++++ Data for this exercise
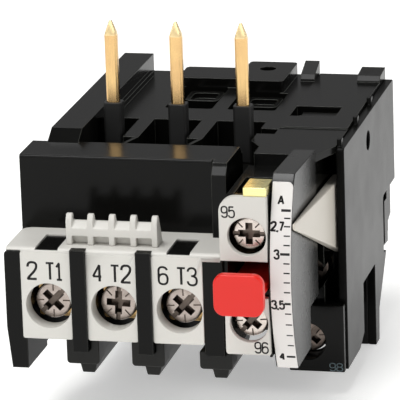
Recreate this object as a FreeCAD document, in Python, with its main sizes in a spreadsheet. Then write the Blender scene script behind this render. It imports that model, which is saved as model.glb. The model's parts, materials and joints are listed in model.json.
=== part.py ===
import FreeCAD, Part
import math
import os

import Sketcher

# Thermal overload relay that plugs into a small contactor by its three blades.
#
# Every sub-part is drawn in the relay's drawing frame: X runs from the outer face
# of the left wall to the right, Y from the front of the terminal faces to the
# back, Z up from the bottom edge of those faces.  At the end each sub-part is
# placed so that the model's origin lies at the centre of its base.

SIZES = {
    # whole relay
    "overall_width": 52.5,
    "housing_depth": 75.0,
    "front_block_depth": 12.0,
    "strip_depth": 8.9,
    "strip_height": 28.4,
    "deck_height": 27.0,
    "floor_drop": 2.0,
    "running_gap": 0.3,
    # main terminals
    "pole_pitch": 11.2,
    "face_width": 8.6,
    "face_height": 14.4,
    "face_depth": 3.0,
    "side_wall": 2.8,
    "wall_drop": 5.3,
    "shelf_thickness": 1.3,
    "divider_proud": 0.5,
    "divider_drop": 2.0,
    "screw_height": 5.8,
    "screw_shift": 0.3,
    "access_radius": 3.9,
    "head_radius": 3.0,
    "head_height": 2.0,
    "shank_radius": 1.7,
    "clamp_thickness": 1.2,
    "bar_thickness": 1.4,
    "bar_half_width": 3.6,
    # plug blades
    "pin_pitch": 11.45,
    "first_pin": 10.9,
    "pin_depth": 34.5,
    "pin_width": 2.2,
    "pin_thickness": 1.6,
    "pin_chamfer": 0.35,
    "pin_top": 46.4,
    "pin_point": 2.6,
    "sleeve_width": 3.2,
    "sleeve_depth": 2.6,
    "sleeve_top": 32.0,
    # openings in the deck
    "first_rib": 14.85,
    "rib_pitch": 11.25,
    "rib_width": 2.7,
    "rib_front": 30.0,
    "web_thickness": 0.6,
    "web_shift": 2.3,
    "pocket_front": 22.7,
    "pocket_back": 42.0,
    "slot_front": 49.5,
    "slot_back": 63.0,
    "pocket_floor": 22.0,
    "slot_floor": 23.4,
    "front_right": 36.1,
    "field_left": 38.2,
    "field_rise": 0.25,
    "end_proud": 2.4,
    "bar_width": 5.4,
    "bar_rise": 3.2,
    # chambers inside
    "chamber_half_width": 3.9,
    "chamber_front": 25.0,
    "chamber_back": 50.0,
    "chamber_roof": 19.0,
    "tunnel_back": 63.0,
    "tunnel_floor": 2.0,
    "tunnel_end": 5.4,
    # auxiliary terminals and reset button
    "aux_left": 36.9,
    "aux_right": 44.9,
    "aux_depth": 1.2,
    "aux_top": 25.8,
    "aux_bottom": -1.3,
    "aux_screw_side": 41.5,
    "upper_aux_height": 19.0,
    "lower_aux_height": 4.1,
    "well_back": 15.2,
    "rear_screw_side": 45.7,
    "rear_lower_height": -7.4,
    "rear_upper_height": 4.0,
    "aux_access_radius": 3.25,
    "aux_head_radius": 2.75,
    "window_bottom": 8.5,
    "window_top": 14.8,
    "button_width": 8.8,
    "button_height": 7.1,
    "button_top": 14.5,
    "button_proud": 6.8,
    "button_plate": 1.7,
    "button_corner": 1.8,
    "stem_width": 6.6,
    "stem_height": 4.6,
    "stem_reach": 14.0,
    "button_travel": 3.0,
    # current scale and its pointer
    "scale_left": 45.0,
    "scale_width": 3.8,
    "scale_top": 28.6,
    "scale_drop": 4.7,
    "scale_radius": 33.5,
    "label_thickness": 0.3,
    "pivot_depth": 33.5,
    "pivot_height": 11.2,
    "pointer_tip": 20.6,
    "pointer_rise": 17.0,
    "pivot_radius": 2.0,
    "right_front": 28.0,
    # side cover and the terminal block under it
    "cover_thickness": 1.4,
    "lower_block_left": 42.5,
    "lower_block_back": 43.0,
    "lower_block_drop": 12.8,
    "lower_block_proud": 2.0,
    "ledge_drop": 0.8,
    "leg_front": 54.0,
    "leg_thickness": 3.2,
    "leg_drop": 17.0,
    # trip mechanism
    "strip_thickness": 0.9,
    "bimetal_bottom": 6.0,
    "bimetal_top": 12.0,
    "bimetal_front": 27.0,
    "bimetal_back": 58.0,
    "winding_front": 31.0,
    "winding_back": 47.0,
    "winding_wall": 1.4,
    "slide_front": 54.5,
    "slide_thickness": 2.4,
    "slide_bottom": 13.2,
    "slide_height": 2.6,
    "trip_arm": 10.0,
    "trip_lever_side": 46.4,
}

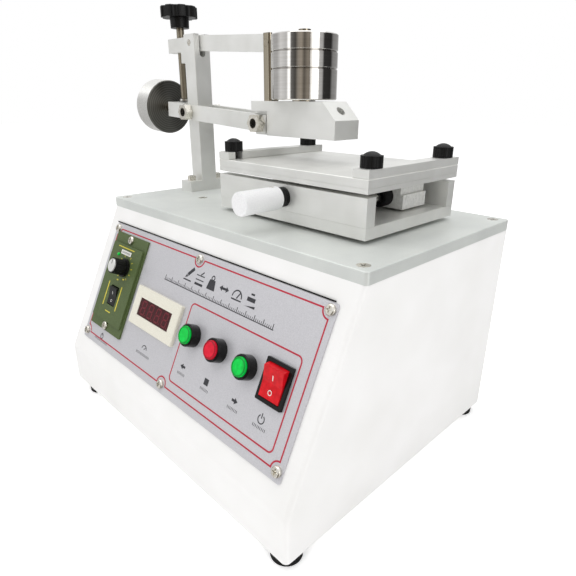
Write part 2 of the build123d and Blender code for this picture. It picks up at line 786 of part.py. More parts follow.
# ---------------------------------------------------------------- sample table
with BuildPart() as sample_table:
    with BuildSketch(Plane.XY.offset(table_z)):
        with Locations((slide_x, table_y)):
            Rectangle(slide_l, table_w)
    extrude(amount=table_t)
    chamfer(faces().sort_by(Axis.Z)[-1].edges(), seam_edge)
    with BuildSketch(Plane.XY.offset(table_z + table_seam - 0.2)):
        with Locations((slide_x, table_y)):
            Rectangle(slide_l + 1, table_w + 1)
            Rectangle(slide_l - 0.6, table_w - 0.6, mode=Mode.SUBTRACT)
    extrude(amount=0.4, mode=Mode.SUBTRACT)
    with BuildSketch(Plane.XY.offset(table_top)):
        with Locations(*[(x, y) for x in clamp_xs for y in thumb_ys]):
            Circle(shank_r + running)
    extrude(amount=-table_t, mode=Mode.SUBTRACT)
save(sample_table, "sample_table")

with BuildPart() as bearing_blocks:
    with BuildSketch(Plane.XY.offset(table_z - bearing_h)):
        with Locations(*[(x, bearing_y) for x in bearing_xs]):
            Rectangle(bearing_l, bearing_w)
    extrude(amount=11.5)
    with BuildSketch(Plane.XY.offset(table_z - bearing_h + 11.5)):
        with Locations(*[(x, bearing_y) for x in bearing_xs]):
            Rectangle(bearing_l - 5, bearing_w)
    extrude(amount=bearing_h - 11.5)
    with BuildSketch(Plane.XZ.offset(-slide_front_y)):
        with Locations(*[(x, table_rod_z) for x in bearing_xs]):
            Circle(rod_r + running)
    extrude(amount=-slide_w, mode=Mode.SUBTRACT)
save(bearing_blocks, "bearing_blocks")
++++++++
__What needs to be done__
Print every record exactly as it was given.

__Problem solution__
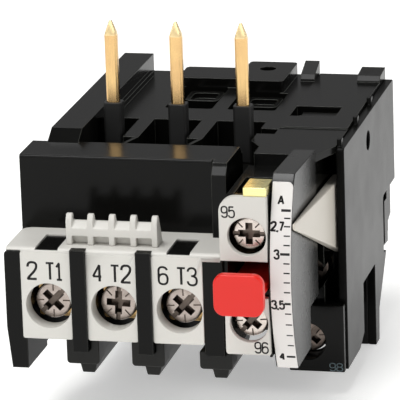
Recreate this object as a FreeCAD document, in Python, with its main sizes in a spreadsheet. Then write the Blender scene script behind this render. It imports that model, which is saved as model.glb. The model's parts, materials and joints are listed in model.json.
=== part.py ===
import FreeCAD, Part
import math
import os

import Sketcher

# Thermal overload relay that plugs into a small contactor by its three blades.
#
# Every sub-part is drawn in the relay's drawing frame: X runs from the outer face
# of the left wall to the right, Y from the front of the terminal faces to the
# back, Z up from the bottom edge of those faces.  At the end each sub-part is
# placed so that the model's origin lies at the centre of its base.

SIZES = {
    # whole relay
    "overall_width": 52.5,
    "housing_depth": 75.0,
    "front_block_depth": 12.0,
    "strip_depth": 8.9,
    "strip_height": 28.4,
    "deck_height": 27.0,
    "floor_drop": 2.0,
    "running_gap": 0.3,
    # main terminals
    "pole_pitch": 11.2,
    "face_width": 8.6,
    "face_height": 14.4,
    "face_depth": 3.0,
    "side_wall": 2.8,
    "wall_drop": 5.3,
    "shelf_thickness": 1.3,
    "divider_proud": 0.5,
    "divider_drop": 2.0,
    "screw_height": 5.8,
    "screw_shift": 0.3,
    "access_radius": 3.9,
    "head_radius": 3.0,
    "head_height": 2.0,
    "shank_radius": 1.7,
    "clamp_thickness": 1.2,
    "bar_thickness": 1.4,
    "bar_half_width": 3.6,
    # plug blades
    "pin_pitch": 11.45,
    "first_pin": 10.9,
    "pin_depth": 34.5,
    "pin_width": 2.2,
    "pin_thickness": 1.6,
    "pin_chamfer": 0.35,
    "pin_top": 46.4,
    "pin_point": 2.6,
    "sleeve_width": 3.2,
    "sleeve_depth": 2.6,
    "sleeve_top": 32.0,
    # openings in the deck
    "first_rib": 14.85,
    "rib_pitch": 11.25,
    "rib_width": 2.7,
    "rib_front": 30.0,
    "web_thickness": 0.6,
    "web_shift": 2.3,
    "pocket_front": 22.7,
    "pocket_back": 42.0,
    "slot_front": 49.5,
    "slot_back": 63.0,
    "pocket_floor": 22.0,
    "slot_floor": 23.4,
    "front_right": 36.1,
    "field_left": 38.2,
    "field_rise": 0.25,
    "end_proud": 2.4,
    "bar_width": 5.4,
    "bar_rise": 3.2,
    # chambers inside
    "chamber_half_width": 3.9,
    "chamber_front": 25.0,
    "chamber_back": 50.0,
    "chamber_roof": 19.0,
    "tunnel_back": 63.0,
    "tunnel_floor": 2.0,
    "tunnel_end": 5.4,
    # auxiliary terminals and reset button
    "aux_left": 36.9,
    "aux_right": 44.9,
    "aux_depth": 1.2,
    "aux_top": 25.8,
    "aux_bottom": -1.3,
    "aux_screw_side": 41.5,
    "upper_aux_height": 19.0,
    "lower_aux_height": 4.1,
    "well_back": 15.2,
    "rear_screw_side": 45.7,
    "rear_lower_height": -7.4,
    "rear_upper_height": 4.0,
    "aux_access_radius": 3.25,
    "aux_head_radius": 2.75,
    "window_bottom": 8.5,
    "window_top": 14.8,
    "button_width": 8.8,
    "button_height": 7.1,
    "button_top": 14.5,
    "button_proud": 6.8,
    "button_plate": 1.7,
    "button_corner": 1.8,
    "stem_width": 6.6,
    "stem_height": 4.6,
    "stem_reach": 14.0,
    "button_travel": 3.0,
    # current scale and its pointer
    "scale_left": 45.0,
    "scale_width": 3.8,
    "scale_top": 28.6,
    "scale_drop": 4.7,
    "scale_radius": 33.5,
    "label_thickness": 0.3,
    "pivot_depth": 33.5,
    "pivot_height": 11.2,
    "pointer_tip": 20.6,
    "pointer_rise": 17.0,
    "pivot_radius": 2.0,
    "right_front": 28.0,
    # side cover and the terminal block under it
    "cover_thickness": 1.4,
    "lower_block_left": 42.5,
    "lower_block_back": 43.0,
    "lower_block_drop": 12.8,
    "lower_block_proud": 2.0,
    "ledge_drop": 0.8,
    "leg_front": 54.0,
    "leg_thickness": 3.2,
    "leg_drop": 17.0,
    # trip mechanism
    "strip_thickness": 0.9,
    "bimetal_bottom": 6.0,
    "bimetal_top": 12.0,
    "bimetal_front": 27.0,
    "bimetal_back": 58.0,
    "winding_front": 31.0,
    "winding_back": 47.0,
    "winding_wall": 1.4,
    "slide_front": 54.5,
    "slide_thickness": 2.4,
    "slide_bottom": 13.2,
    "slide_height": 2.6,
    "trip_arm": 10.0,
    "trip_lever_side": 46.4,
}

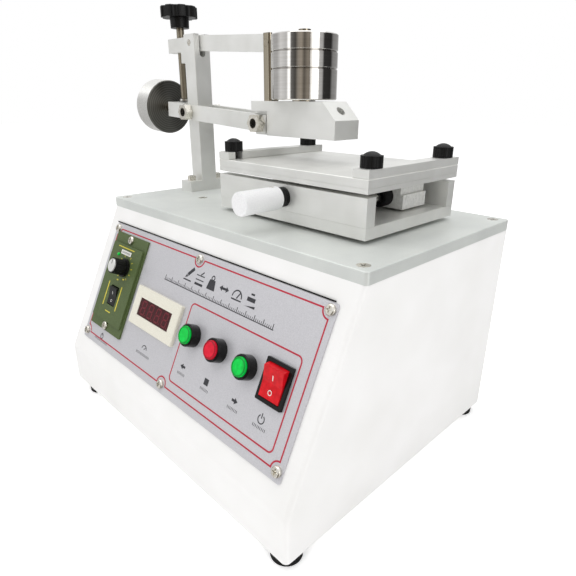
Write part 2 of the build123d and Blender code for this picture. It picks up at line 786 of part.py. More parts follow.
# ---------------------------------------------------------------- sample table
with BuildPart() as sample_table:
    with BuildSketch(Plane.XY.offset(table_z)):
        with Locations((slide_x, table_y)):
            Rectangle(slide_l, table_w)
    extrude(amount=table_t)
    chamfer(faces().sort_by(Axis.Z)[-1].edges(), seam_edge)
    with BuildSketch(Plane.XY.offset(table_z + table_seam - 0.2)):
        with Locations((slide_x, table_y)):
            Rectangle(slide_l + 1, table_w + 1)
            Rectangle(slide_l - 0.6, table_w - 0.6, mode=Mode.SUBTRACT)
    extrude(amount=0.4, mode=Mode.SUBTRACT)
    with BuildSketch(Plane.XY.offset(table_top)):
        with Locations(*[(x, y) for x in clamp_xs for y in thumb_ys]):
            Circle(shank_r + running)
    extrude(amount=-table_t, mode=Mode.SUBTRACT)
save(sample_table, "sample_table")

with BuildPart() as bearing_blocks:
    with BuildSketch(Plane.XY.offset(table_z - bearing_h)):
        with Locations(*[(x, bearing_y) for x in bearing_xs]):
            Rectangle(bearing_l, bearing_w)
    extrude(amount=11.5)
    with BuildSketch(Plane.XY.offset(table_z - bearing_h + 11.5)):
        with Locations(*[(x, bearing_y) for x in bearing_xs]):
            Rectangle(bearing_l - 5, bearing_w)
    extrude(amount=bearing_h - 11.5)
    with BuildSketch(Plane.XZ.offset(-slide_front_y)):
        with Locations(*[(x, table_rod_z) for x in bearing_xs]):
            Circle(rod_r + running)
    extrude(amount=-slide_w, mode=Mode.SUBTRACT)
save(bearing_blocks, "bearing_blocks")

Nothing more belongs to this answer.